Now that we live in the digital era, I sometimes wonder why the question isn’t listed on insurance claims—right under the description of whatever auto or homeowner’s possession I need replaced or repaired and how, in my own words, I hopelessly junked it up. That way, instead of filing it under “Acts of God” and providing details about how a tornado or other force of nature wrecked my stuff, I could go to the special “Acts Without the Sense That God Gave Geese” part of the form, complete the “What were you thinking?” section, and make it official. And meaning could finally be extrapolated from my contribution to historical data.

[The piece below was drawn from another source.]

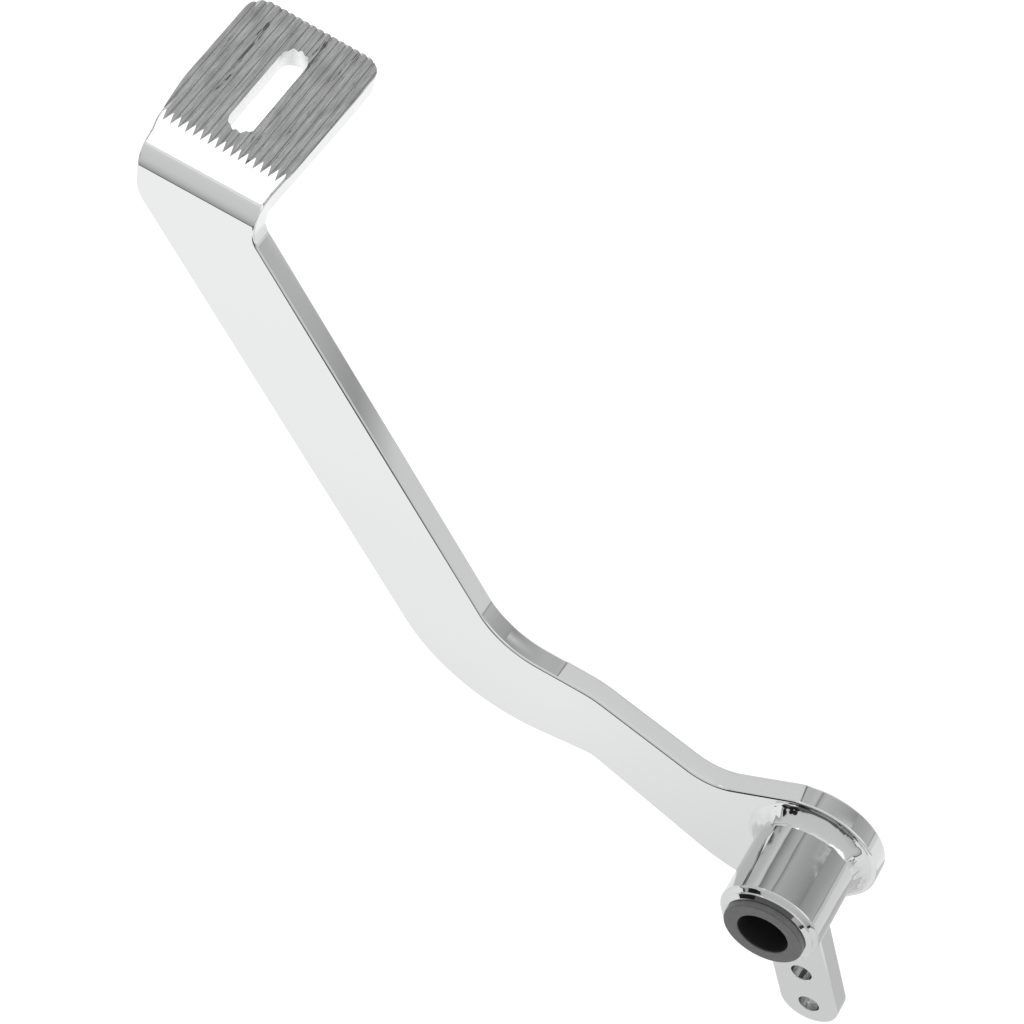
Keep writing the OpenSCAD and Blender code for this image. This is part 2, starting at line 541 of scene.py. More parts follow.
@dataclass(frozen=True)
class BrightPlating:
    """Bright plating over polished steel, with hazy patches and faint waviness.

    Args:
        name: The material's name.
        tint: Reflected colour.
        rough: Roughness of clean plating.
        haze: Extra roughness in the hazy patches.
        haze_scale: How fine the patches are, per metre.
        haze_range: Noise values between which the haze rises.
        wave: Height of the waviness left by hand polishing, in metres.
        wave_scale: How fine that waviness is, per metre.
        stretch: Scale of the waviness along each axis, on top of wave_scale.
        streaks: Thin dark streaks, where there are any.
    """

    name: str
    tint: Point3 = (0.6, 0.603, 0.605)
    rough: float = 0.035
    haze: float = 0.035
    haze_scale: float = 38.0
    haze_range: Point2 = (0.35, 0.75)
    wave: float = 0.00002
    wave_scale: float = 26.0
    stretch: Point3 = (1.0, 1.0, 1.0)
    streaks: DarkStreaks | None = None

    def build(self) -> bpy.types.Material:
        """Makes the material.

        Returns:
            The new material.
        """
        mat, tree, shader = new_material(self.name)
        place = tree.nodes.new("ShaderNodeTexCoord").outputs["Object"]
        colour: object = (*self.tint, 1)
        if self.streaks is not None:
            colour = self.streaks.colour(tree, place, self.tint)
        patches = add_node(
            tree, "ShaderNodeTexNoise", Vector=place, Scale=self.haze_scale, Detail=5.0, Roughness=0.6
        )
        low, high = self.haze_range
        rough = ramp(tree, patches.outputs["Fac"], [(low, self.rough), (high, self.rough + self.haze)])
        waves = grain(tree, place, self.stretch, Scale=self.wave_scale, Detail=1.5)
        bump = add_node(tree, "ShaderNodeBump", Height=waves, Strength=1.0, Distance=self.wave)
        join(tree, colour, shader.inputs["Base Color"])
        join(tree, 1.0, shader.inputs["Metallic"])
        join(tree, rough, shader.inputs["Roughness"])
        join(tree, bump.outputs["Normal"], shader.inputs["Normal"])
        return mat


@dataclass(frozen=True)
class BushResin:
    """Dark grey self-lubricating bush resin: satin, faintly mottled, fine turned grain.

    Args:
        name: The material's name.
        dark: The darker grey.
        pale: The paler grey.
        rough: Its roughness in the darker spots.
        rough_rise: How much rougher the paler spots are.
        mottle_scale: How fine the mottling is, per metre.
        grain_height: Height of the turned grain, in metres.
    """

    name: str
    dark: float = 0.085
    pale: float = 0.125
    rough: float = 0.42
    rough_rise: float = 0.14
    mottle_scale: float = 420.0
    grain_height: float = 0.00003

    def build(self) -> bpy.types.Material:
        """Makes the material.

        Returns:
            The new material.
        """
        mat, tree, shader = new_material(self.name)
        place = tree.nodes.new("ShaderNodeTexCoord").outputs["Object"]
        spots = add_node(
            tree, "ShaderNodeTexNoise", Vector=place, Scale=self.mottle_scale, Detail=6.0, Roughness=0.65
        )
        mottle = spots.outputs["Fac"]
        colour = ramp(tree, mottle, [(0.35, self.dark), (0.7, self.pale)])
        rough = ramp(tree, mottle, [(0.3, self.rough), (0.8, self.rough + self.rough_rise)])
        bump = add_node(tree, "ShaderNodeBump", Height=mottle, Strength=0.5, Distance=self.grain_height)
        join(tree, colour, shader.inputs["Base Color"])
        join(tree, 0.0, shader.inputs["Metallic"])
        join(tree, 0.45, shader.inputs["Specular IOR Level"])
        join(tree, rough, shader.inputs["Roughness"])
        join(tree, bump.outputs["Normal"], shader.inputs["Normal"])
        return mat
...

But, in truth, I am more grateful than curious, relieved that my answers can remain undocumented. Especially that time I shaved a couple layers of bark off the pine tree at the top of the driveway. Well, actually, I didn’t do it, the fender of the new boat trailer did. “What were you thinking?” Tom yelled when he came back from launching the boat, his look of utter disbelief honing in on the crumpled fender, then to the naked trunk, and back at me.
“Ummm…that my depth perception was a bit better than it actually was. That when you said to swing the trailer wide when I got back to the driveway, you didn’t meant really, really wide. That, despite what it says on the rear view mirror, objects aren’t closer than they appear.”
I just winced and shrugged. Luckily, no insurance claim was ever filed. And the stately old pine tree, still standing tall above its 30-year-old graying girdle, ain’t talkin’. Tom stayed mostly quiet, too, as he pried the fender back into place with hammers and wrenches. But I betcha somewhere back in the most primitive part of his brain he also wanted to take out his knife and leave a petroglyph on that tree truck. In honor of our forefathers and for all posterity, he longed to carve a couple stick figures—of him with big question marks funneling out of his mouth—and me with shoulders hunched, head hung low, and palms raised in universal “I dunno” posture.